> Challenge
What follows is a listing. Return every line of it exactly.

> Entries supplied
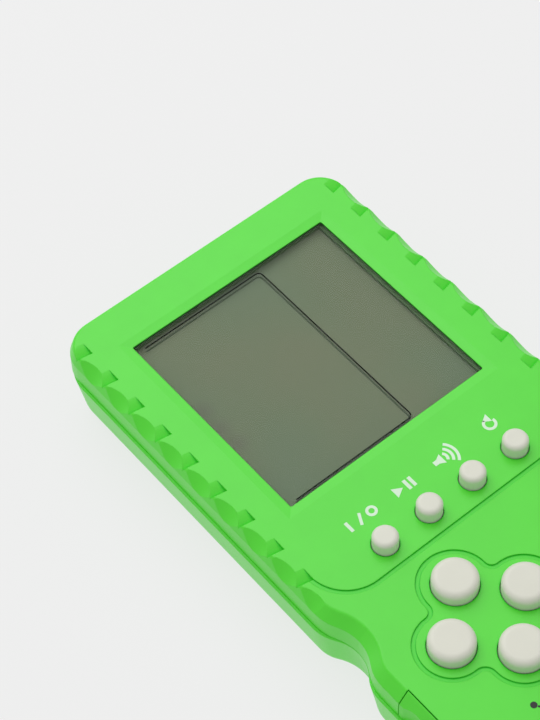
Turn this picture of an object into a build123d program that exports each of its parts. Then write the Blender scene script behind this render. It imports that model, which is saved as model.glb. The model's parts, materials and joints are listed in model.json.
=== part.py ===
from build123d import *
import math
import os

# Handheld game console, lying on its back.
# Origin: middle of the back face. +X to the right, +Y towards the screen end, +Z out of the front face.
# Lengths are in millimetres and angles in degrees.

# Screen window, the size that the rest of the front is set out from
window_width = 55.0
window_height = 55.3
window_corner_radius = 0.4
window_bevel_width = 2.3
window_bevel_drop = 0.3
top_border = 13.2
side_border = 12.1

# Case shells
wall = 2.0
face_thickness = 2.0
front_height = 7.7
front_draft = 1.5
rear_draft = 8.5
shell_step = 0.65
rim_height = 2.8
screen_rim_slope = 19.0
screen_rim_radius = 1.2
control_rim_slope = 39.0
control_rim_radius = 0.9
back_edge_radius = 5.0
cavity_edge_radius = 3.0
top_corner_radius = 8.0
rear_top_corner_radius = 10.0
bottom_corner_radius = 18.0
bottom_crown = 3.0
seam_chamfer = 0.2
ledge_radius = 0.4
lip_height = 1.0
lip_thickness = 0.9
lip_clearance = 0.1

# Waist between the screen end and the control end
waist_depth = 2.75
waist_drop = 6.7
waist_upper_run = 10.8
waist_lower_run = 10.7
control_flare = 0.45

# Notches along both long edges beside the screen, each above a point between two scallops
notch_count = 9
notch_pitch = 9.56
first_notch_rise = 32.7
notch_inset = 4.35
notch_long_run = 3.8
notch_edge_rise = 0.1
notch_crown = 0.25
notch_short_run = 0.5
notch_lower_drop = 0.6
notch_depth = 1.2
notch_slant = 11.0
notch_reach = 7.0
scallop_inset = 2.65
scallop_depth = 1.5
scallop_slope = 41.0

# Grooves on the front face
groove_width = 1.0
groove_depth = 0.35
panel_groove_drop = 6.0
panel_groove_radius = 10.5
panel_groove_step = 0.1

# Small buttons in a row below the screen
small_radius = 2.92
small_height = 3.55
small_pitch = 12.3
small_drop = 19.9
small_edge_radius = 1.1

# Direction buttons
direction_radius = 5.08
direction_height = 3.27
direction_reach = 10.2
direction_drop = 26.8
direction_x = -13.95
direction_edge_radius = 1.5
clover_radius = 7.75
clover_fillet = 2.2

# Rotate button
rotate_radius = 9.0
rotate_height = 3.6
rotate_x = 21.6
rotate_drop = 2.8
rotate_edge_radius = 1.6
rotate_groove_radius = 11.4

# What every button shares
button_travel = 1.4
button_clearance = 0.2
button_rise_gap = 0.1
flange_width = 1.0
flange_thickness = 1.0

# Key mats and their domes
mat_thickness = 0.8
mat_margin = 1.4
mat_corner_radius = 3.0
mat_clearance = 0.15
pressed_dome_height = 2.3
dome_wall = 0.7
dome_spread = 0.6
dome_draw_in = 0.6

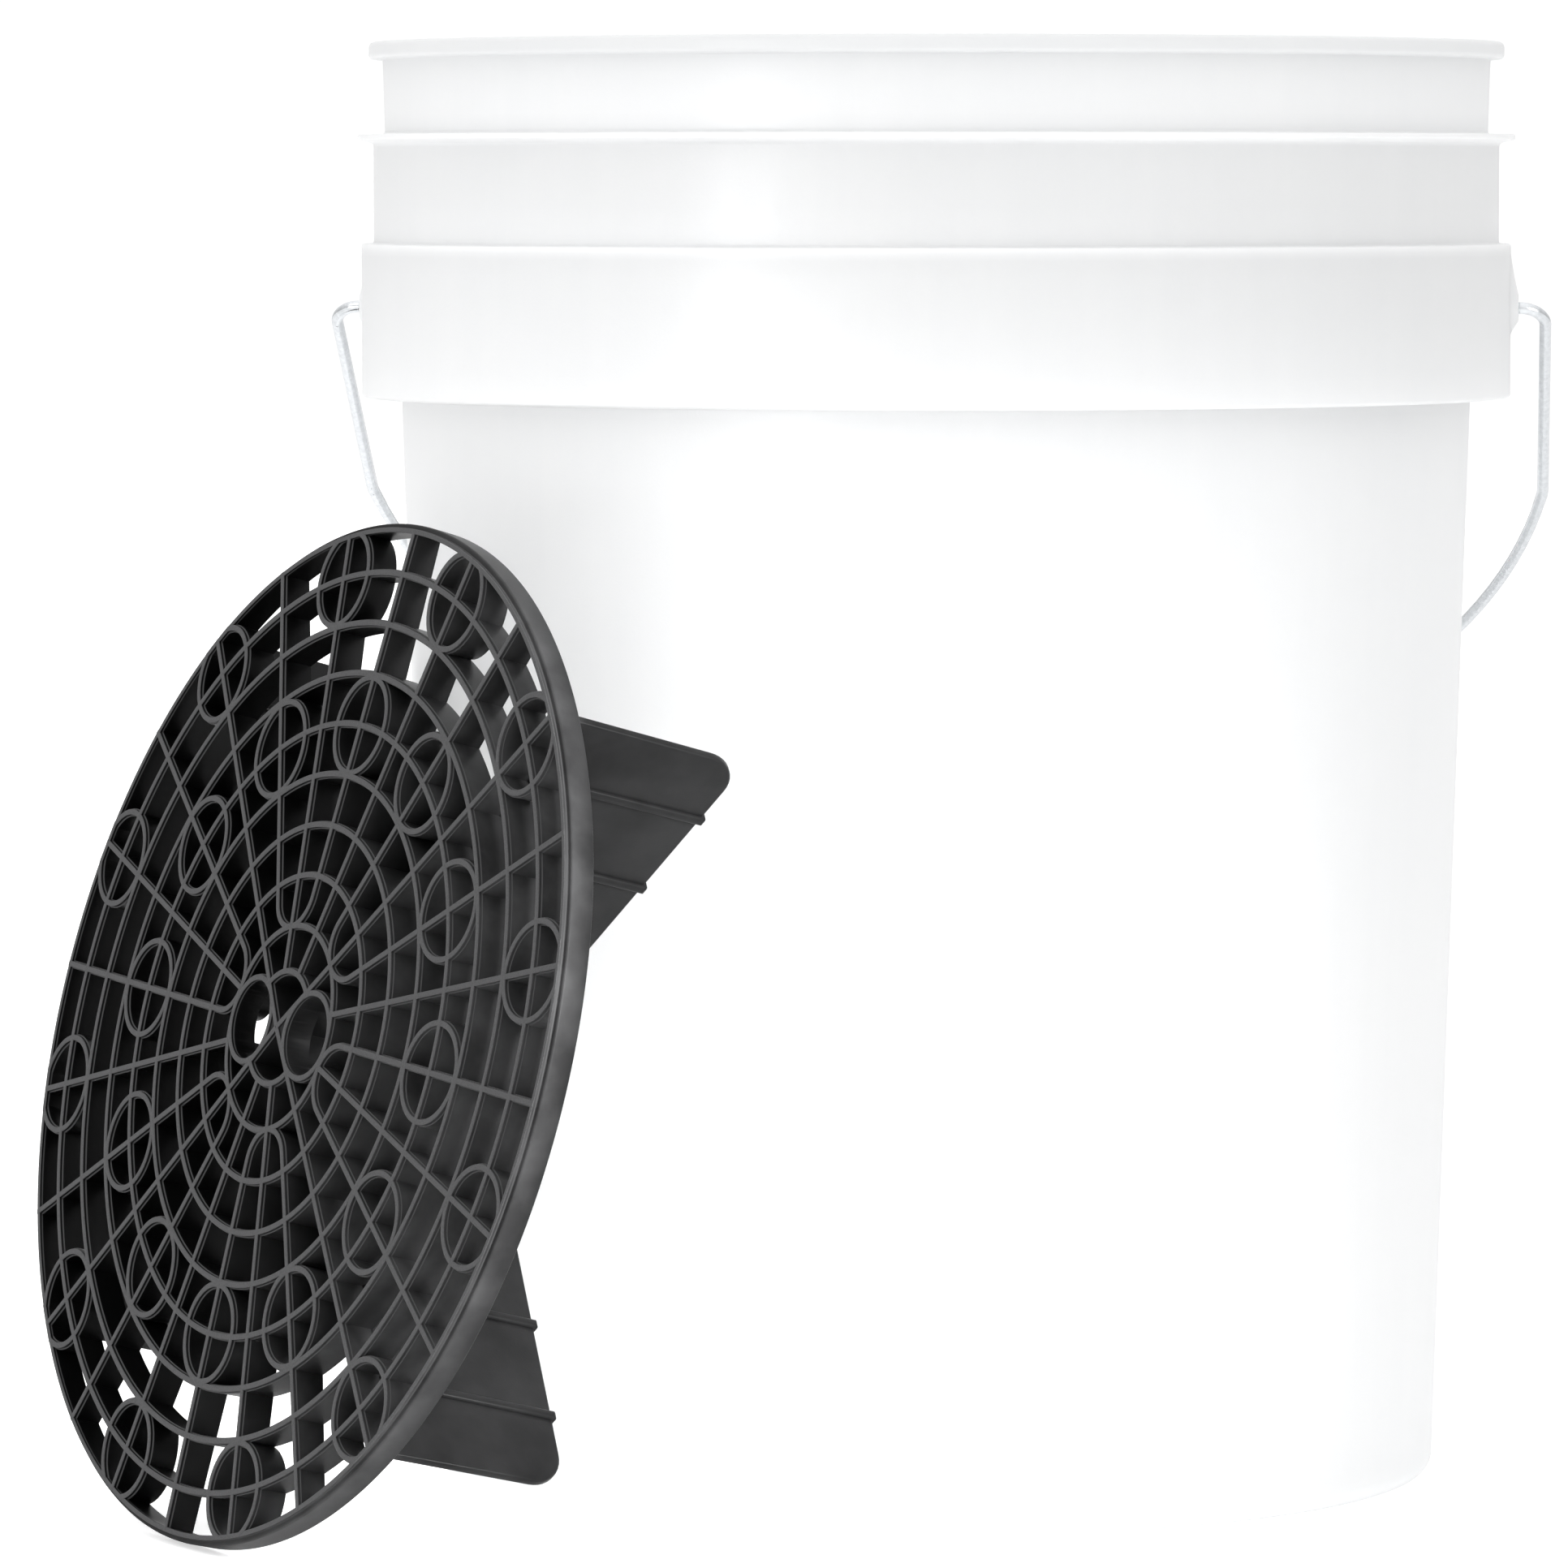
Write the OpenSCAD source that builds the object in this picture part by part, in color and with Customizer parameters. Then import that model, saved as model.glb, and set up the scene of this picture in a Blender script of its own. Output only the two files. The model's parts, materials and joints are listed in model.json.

> Task output
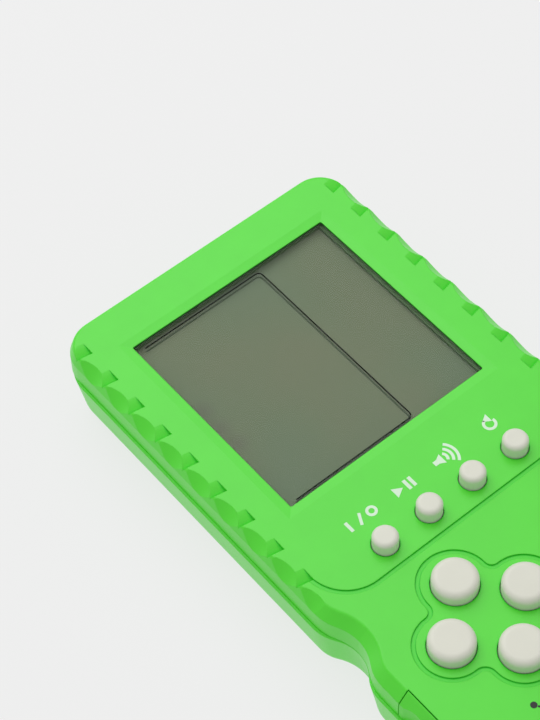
Turn this picture of an object into a build123d program that exports each of its parts. Then write the Blender scene script behind this render. It imports that model, which is saved as model.glb. The model's parts, materials and joints are listed in model.json.
=== part.py ===
from build123d import *
import math
import os

# Handheld game console, lying on its back.
# Origin: middle of the back face. +X to the right, +Y towards the screen end, +Z out of the front face.
# Lengths are in millimetres and angles in degrees.

# Screen window, the size that the rest of the front is set out from
window_width = 55.0
window_height = 55.3
window_corner_radius = 0.4
window_bevel_width = 2.3
window_bevel_drop = 0.3
top_border = 13.2
side_border = 12.1

# Case shells
wall = 2.0
face_thickness = 2.0
front_height = 7.7
front_draft = 1.5
rear_draft = 8.5
shell_step = 0.65
rim_height = 2.8
screen_rim_slope = 19.0
screen_rim_radius = 1.2
control_rim_slope = 39.0
control_rim_radius = 0.9
back_edge_radius = 5.0
cavity_edge_radius = 3.0
top_corner_radius = 8.0
rear_top_corner_radius = 10.0
bottom_corner_radius = 18.0
bottom_crown = 3.0
seam_chamfer = 0.2
ledge_radius = 0.4
lip_height = 1.0
lip_thickness = 0.9
lip_clearance = 0.1

# Waist between the screen end and the control end
waist_depth = 2.75
waist_drop = 6.7
waist_upper_run = 10.8
waist_lower_run = 10.7
control_flare = 0.45

# Notches along both long edges beside the screen, each above a point between two scallops
notch_count = 9
notch_pitch = 9.56
first_notch_rise = 32.7
notch_inset = 4.35
notch_long_run = 3.8
notch_edge_rise = 0.1
notch_crown = 0.25
notch_short_run = 0.5
notch_lower_drop = 0.6
notch_depth = 1.2
notch_slant = 11.0
notch_reach = 7.0
scallop_inset = 2.65
scallop_depth = 1.5
scallop_slope = 41.0

# Grooves on the front face
groove_width = 1.0
groove_depth = 0.35
panel_groove_drop = 6.0
panel_groove_radius = 10.5
panel_groove_step = 0.1

# Small buttons in a row below the screen
small_radius = 2.92
small_height = 3.55
small_pitch = 12.3
small_drop = 19.9
small_edge_radius = 1.1

# Direction buttons
direction_radius = 5.08
direction_height = 3.27
direction_reach = 10.2
direction_drop = 26.8
direction_x = -13.95
direction_edge_radius = 1.5
clover_radius = 7.75
clover_fillet = 2.2

# Rotate button
rotate_radius = 9.0
rotate_height = 3.6
rotate_x = 21.6
rotate_drop = 2.8
rotate_edge_radius = 1.6
rotate_groove_radius = 11.4

# What every button shares
button_travel = 1.4
button_clearance = 0.2
button_rise_gap = 0.1
flange_width = 1.0
flange_thickness = 1.0

# Key mats and their domes
mat_thickness = 0.8
mat_margin = 1.4
mat_corner_radius = 3.0
mat_clearance = 0.15
pressed_dome_height = 2.3
dome_wall = 0.7
dome_spread = 0.6
dome_draw_in = 0.6

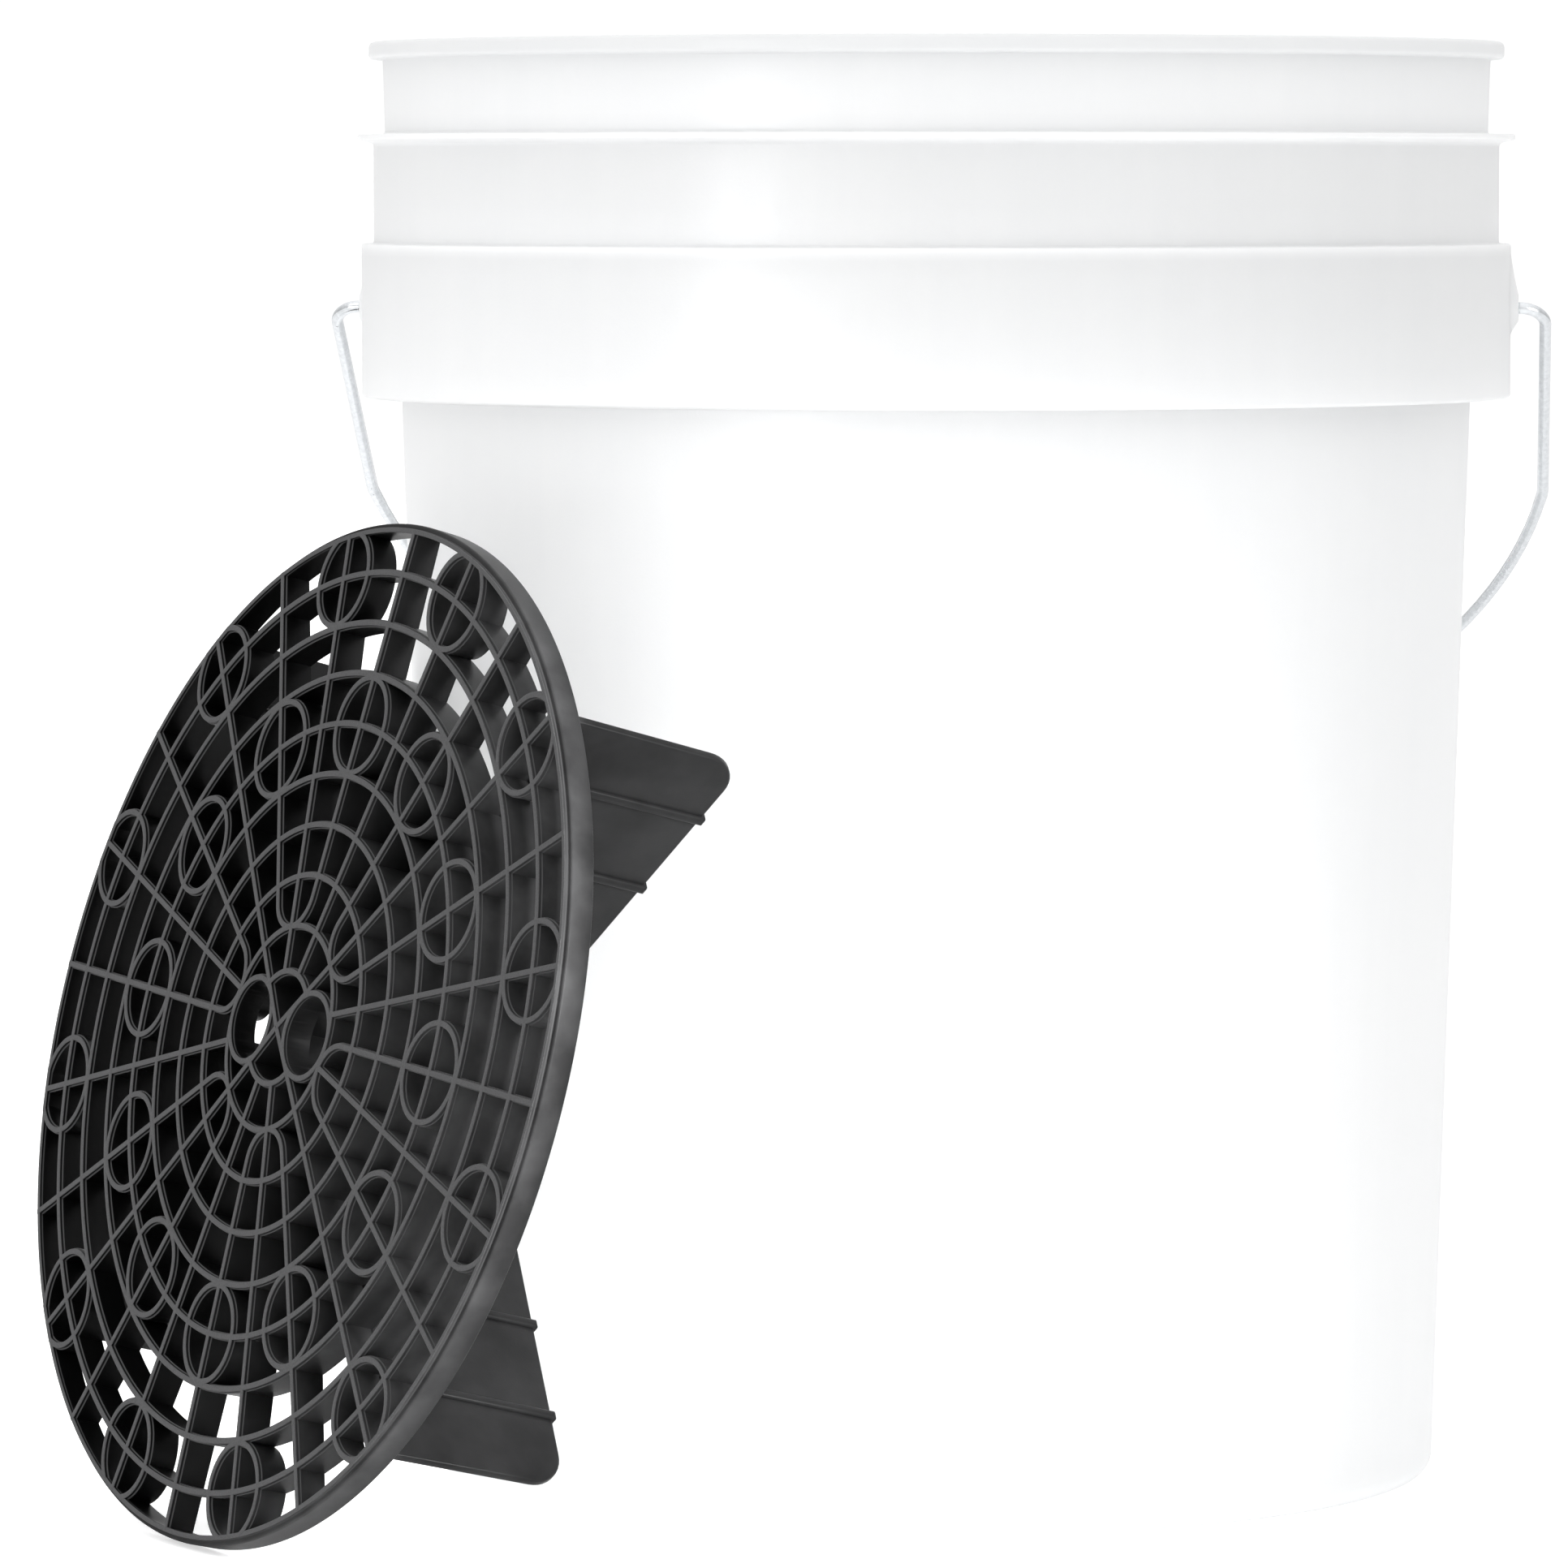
Write the OpenSCAD source that builds the object in this picture part by part, in color and with Customizer parameters. Then import that model, saved as model.glb, and set up the scene of this picture in a Blender script of its own. Output only the two files. The model's parts, materials and joints are listed in model.json.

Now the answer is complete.